* Begin MATERIAL *

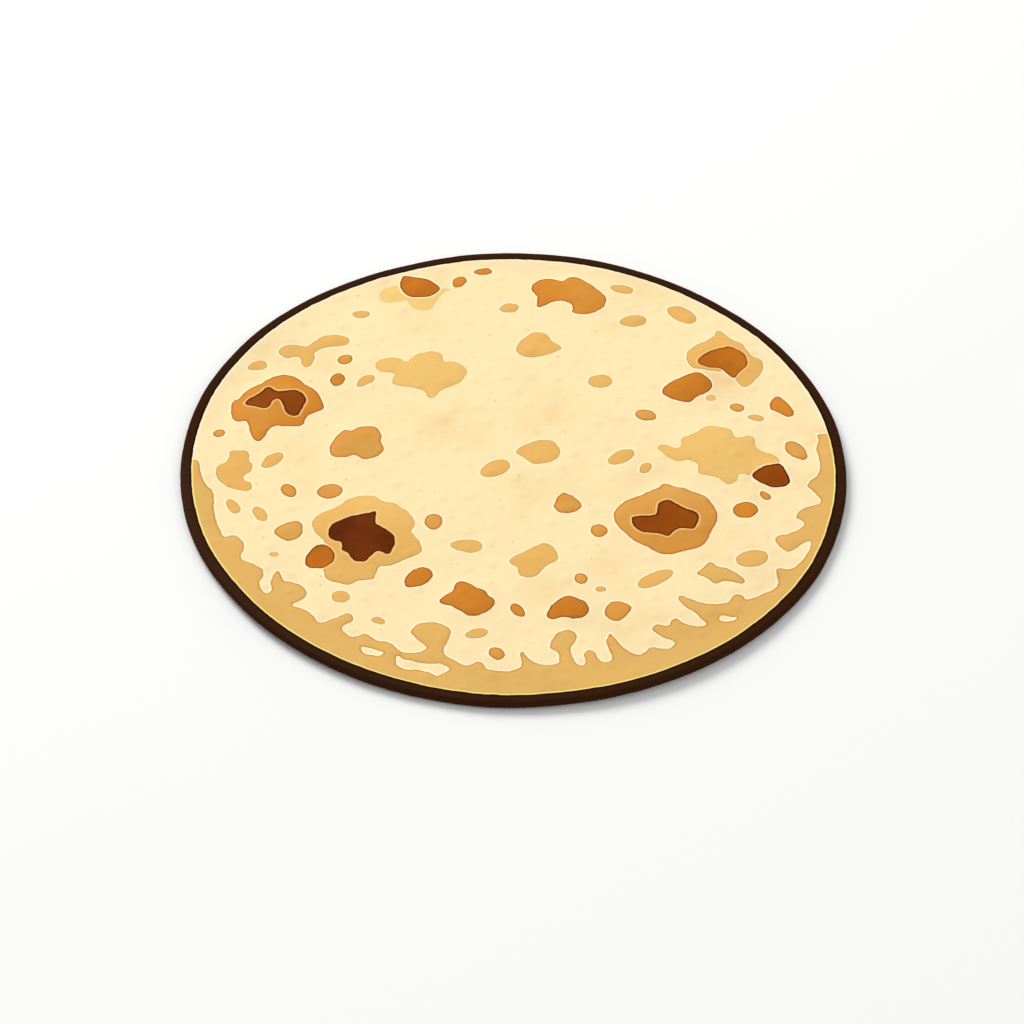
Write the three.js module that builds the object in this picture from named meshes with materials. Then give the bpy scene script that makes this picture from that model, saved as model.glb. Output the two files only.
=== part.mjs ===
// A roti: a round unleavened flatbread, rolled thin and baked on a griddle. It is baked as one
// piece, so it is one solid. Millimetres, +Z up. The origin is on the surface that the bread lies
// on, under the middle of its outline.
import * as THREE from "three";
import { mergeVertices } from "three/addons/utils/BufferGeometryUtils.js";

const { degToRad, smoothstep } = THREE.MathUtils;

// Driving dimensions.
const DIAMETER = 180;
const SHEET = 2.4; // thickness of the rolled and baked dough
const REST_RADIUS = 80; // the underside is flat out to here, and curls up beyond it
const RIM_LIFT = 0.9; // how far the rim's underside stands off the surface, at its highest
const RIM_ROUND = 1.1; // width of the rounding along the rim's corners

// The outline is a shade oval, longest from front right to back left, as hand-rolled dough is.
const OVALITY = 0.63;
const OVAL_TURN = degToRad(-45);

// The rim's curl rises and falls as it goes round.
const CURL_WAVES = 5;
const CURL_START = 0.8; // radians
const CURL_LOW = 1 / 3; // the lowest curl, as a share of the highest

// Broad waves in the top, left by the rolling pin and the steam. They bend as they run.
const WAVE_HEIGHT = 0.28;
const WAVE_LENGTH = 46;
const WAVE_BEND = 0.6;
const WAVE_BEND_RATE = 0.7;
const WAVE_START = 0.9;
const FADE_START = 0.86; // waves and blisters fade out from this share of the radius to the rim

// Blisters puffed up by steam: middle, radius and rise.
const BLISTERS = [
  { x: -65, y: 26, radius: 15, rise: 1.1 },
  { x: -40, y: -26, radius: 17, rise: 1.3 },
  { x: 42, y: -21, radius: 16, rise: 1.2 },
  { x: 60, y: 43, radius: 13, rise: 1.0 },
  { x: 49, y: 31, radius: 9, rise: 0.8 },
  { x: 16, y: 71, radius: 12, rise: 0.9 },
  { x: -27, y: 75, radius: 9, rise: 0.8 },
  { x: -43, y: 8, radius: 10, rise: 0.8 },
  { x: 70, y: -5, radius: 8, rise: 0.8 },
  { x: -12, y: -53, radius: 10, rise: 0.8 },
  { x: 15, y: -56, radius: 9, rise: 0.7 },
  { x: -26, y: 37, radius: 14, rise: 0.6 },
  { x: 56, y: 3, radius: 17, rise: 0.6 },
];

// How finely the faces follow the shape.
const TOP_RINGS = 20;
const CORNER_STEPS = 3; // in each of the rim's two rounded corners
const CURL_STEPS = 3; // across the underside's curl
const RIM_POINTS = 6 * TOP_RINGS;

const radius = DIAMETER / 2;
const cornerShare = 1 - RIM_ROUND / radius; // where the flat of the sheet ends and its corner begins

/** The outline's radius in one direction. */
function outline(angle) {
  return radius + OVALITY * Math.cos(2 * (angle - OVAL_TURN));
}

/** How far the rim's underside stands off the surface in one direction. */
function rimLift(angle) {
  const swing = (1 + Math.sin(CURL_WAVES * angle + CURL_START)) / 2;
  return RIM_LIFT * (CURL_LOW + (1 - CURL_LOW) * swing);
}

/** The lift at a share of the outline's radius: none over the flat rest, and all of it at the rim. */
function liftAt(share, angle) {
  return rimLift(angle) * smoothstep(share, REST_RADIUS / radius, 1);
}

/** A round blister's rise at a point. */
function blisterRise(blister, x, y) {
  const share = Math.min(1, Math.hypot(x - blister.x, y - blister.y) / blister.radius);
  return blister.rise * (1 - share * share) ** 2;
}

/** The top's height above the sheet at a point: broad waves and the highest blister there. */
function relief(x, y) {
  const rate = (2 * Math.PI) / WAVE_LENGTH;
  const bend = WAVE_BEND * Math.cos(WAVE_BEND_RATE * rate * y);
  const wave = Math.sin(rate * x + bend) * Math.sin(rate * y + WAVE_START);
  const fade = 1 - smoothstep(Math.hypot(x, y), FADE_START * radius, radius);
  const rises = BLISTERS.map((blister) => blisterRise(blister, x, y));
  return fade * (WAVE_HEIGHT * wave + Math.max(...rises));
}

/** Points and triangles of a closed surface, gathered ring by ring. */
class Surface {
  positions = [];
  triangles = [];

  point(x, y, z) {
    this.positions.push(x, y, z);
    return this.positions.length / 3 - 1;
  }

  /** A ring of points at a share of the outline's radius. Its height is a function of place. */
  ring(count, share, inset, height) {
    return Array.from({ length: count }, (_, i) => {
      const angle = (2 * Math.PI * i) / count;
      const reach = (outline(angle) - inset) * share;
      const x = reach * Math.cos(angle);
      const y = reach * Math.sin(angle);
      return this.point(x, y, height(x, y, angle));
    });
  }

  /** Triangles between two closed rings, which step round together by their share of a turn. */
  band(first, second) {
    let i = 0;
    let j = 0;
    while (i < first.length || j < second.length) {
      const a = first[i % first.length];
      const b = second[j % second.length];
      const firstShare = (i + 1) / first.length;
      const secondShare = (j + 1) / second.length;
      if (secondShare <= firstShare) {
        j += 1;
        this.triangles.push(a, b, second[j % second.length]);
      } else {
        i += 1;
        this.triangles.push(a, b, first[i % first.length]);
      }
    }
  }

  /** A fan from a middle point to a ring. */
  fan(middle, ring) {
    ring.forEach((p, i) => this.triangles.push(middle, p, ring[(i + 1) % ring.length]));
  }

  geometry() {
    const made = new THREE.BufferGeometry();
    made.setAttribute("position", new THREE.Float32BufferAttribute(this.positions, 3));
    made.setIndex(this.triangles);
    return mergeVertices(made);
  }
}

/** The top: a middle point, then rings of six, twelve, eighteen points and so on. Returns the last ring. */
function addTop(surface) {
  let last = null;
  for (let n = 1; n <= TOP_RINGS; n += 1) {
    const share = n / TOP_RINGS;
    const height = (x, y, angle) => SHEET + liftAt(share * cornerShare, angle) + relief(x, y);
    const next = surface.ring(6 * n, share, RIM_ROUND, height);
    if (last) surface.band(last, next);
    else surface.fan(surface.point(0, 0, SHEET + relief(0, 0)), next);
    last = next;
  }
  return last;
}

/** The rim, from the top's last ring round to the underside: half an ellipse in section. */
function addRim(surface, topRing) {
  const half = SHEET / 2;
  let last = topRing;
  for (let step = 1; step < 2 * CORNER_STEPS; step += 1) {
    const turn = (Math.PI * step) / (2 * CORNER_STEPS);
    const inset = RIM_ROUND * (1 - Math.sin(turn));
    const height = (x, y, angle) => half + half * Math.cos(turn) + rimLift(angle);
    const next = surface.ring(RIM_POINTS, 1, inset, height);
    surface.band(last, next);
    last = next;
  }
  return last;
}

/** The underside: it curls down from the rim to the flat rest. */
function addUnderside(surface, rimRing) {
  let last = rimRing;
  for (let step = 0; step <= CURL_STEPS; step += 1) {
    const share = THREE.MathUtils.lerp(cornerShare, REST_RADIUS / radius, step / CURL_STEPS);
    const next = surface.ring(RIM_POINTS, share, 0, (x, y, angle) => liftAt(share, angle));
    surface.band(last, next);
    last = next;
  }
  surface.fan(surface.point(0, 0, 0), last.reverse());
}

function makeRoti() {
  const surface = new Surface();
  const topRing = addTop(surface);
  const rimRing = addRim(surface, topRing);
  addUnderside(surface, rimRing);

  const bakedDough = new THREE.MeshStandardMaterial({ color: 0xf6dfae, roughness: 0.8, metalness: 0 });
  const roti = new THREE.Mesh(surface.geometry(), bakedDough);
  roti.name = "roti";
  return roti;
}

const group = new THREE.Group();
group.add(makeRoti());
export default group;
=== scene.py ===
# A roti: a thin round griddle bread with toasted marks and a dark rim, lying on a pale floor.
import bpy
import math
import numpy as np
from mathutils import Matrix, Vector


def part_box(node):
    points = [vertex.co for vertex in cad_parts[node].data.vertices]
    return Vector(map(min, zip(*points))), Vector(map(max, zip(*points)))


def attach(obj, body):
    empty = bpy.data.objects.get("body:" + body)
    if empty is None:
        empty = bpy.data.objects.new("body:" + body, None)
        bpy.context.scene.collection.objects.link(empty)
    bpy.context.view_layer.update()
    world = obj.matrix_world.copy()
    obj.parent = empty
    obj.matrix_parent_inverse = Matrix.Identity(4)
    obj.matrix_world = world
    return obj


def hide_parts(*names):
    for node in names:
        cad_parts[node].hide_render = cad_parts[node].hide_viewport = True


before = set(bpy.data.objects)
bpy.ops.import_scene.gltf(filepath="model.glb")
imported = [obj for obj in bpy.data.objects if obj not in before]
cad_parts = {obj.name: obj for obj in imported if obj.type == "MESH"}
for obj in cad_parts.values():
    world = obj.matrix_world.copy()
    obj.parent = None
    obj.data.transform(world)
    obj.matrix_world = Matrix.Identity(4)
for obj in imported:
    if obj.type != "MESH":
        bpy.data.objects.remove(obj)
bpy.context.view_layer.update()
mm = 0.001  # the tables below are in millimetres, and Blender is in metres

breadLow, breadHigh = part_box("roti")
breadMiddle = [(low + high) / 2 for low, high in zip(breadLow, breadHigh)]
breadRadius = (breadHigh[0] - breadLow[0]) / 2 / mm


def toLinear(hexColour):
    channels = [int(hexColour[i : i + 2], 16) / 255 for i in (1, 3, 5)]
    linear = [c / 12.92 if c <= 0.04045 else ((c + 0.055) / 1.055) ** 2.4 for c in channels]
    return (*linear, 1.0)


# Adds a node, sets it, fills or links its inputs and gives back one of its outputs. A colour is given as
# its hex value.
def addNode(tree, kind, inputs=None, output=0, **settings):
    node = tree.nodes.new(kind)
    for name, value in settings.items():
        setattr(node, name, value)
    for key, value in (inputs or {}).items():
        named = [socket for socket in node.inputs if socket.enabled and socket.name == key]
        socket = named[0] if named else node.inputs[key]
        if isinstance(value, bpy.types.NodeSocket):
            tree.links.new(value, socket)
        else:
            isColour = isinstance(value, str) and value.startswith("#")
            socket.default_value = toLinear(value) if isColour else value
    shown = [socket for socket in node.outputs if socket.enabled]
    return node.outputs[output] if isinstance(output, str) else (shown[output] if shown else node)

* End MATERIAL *

TASK TO COMPLETE: Restate the first line and every line after it, word for word, stopping once the line with "const FADE_START = 0.86;" is done.

REPLY:
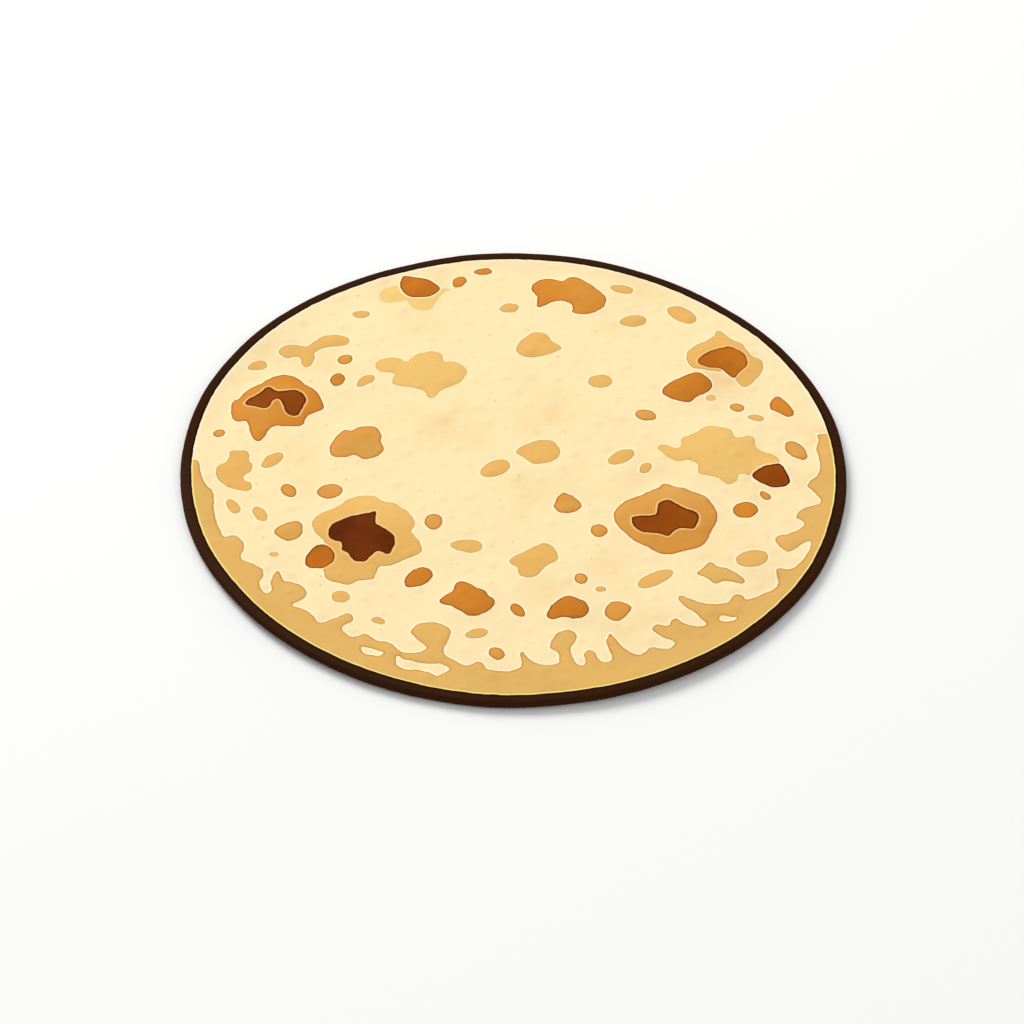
Write the three.js module that builds the object in this picture from named meshes with materials. Then give the bpy scene script that makes this picture from that model, saved as model.glb. Output the two files only.
=== part.mjs ===
// A roti: a round unleavened flatbread, rolled thin and baked on a griddle. It is baked as one
// piece, so it is one solid. Millimetres, +Z up. The origin is on the surface that the bread lies
// on, under the middle of its outline.
import * as THREE from "three";
import { mergeVertices } from "three/addons/utils/BufferGeometryUtils.js";

const { degToRad, smoothstep } = THREE.MathUtils;

// Driving dimensions.
const DIAMETER = 180;
const SHEET = 2.4; // thickness of the rolled and baked dough
const REST_RADIUS = 80; // the underside is flat out to here, and curls up beyond it
const RIM_LIFT = 0.9; // how far the rim's underside stands off the surface, at its highest
const RIM_ROUND = 1.1; // width of the rounding along the rim's corners

// The outline is a shade oval, longest from front right to back left, as hand-rolled dough is.
const OVALITY = 0.63;
const OVAL_TURN = degToRad(-45);

// The rim's curl rises and falls as it goes round.
const CURL_WAVES = 5;
const CURL_START = 0.8; // radians
const CURL_LOW = 1 / 3; // the lowest curl, as a share of the highest

// Broad waves in the top, left by the rolling pin and the steam. They bend as they run.
const WAVE_HEIGHT = 0.28;
const WAVE_LENGTH = 46;
const WAVE_BEND = 0.6;
const WAVE_BEND_RATE = 0.7;
const WAVE_START = 0.9;
const FADE_START = 0.86; // waves and blisters fade out from this share of the radius to the rim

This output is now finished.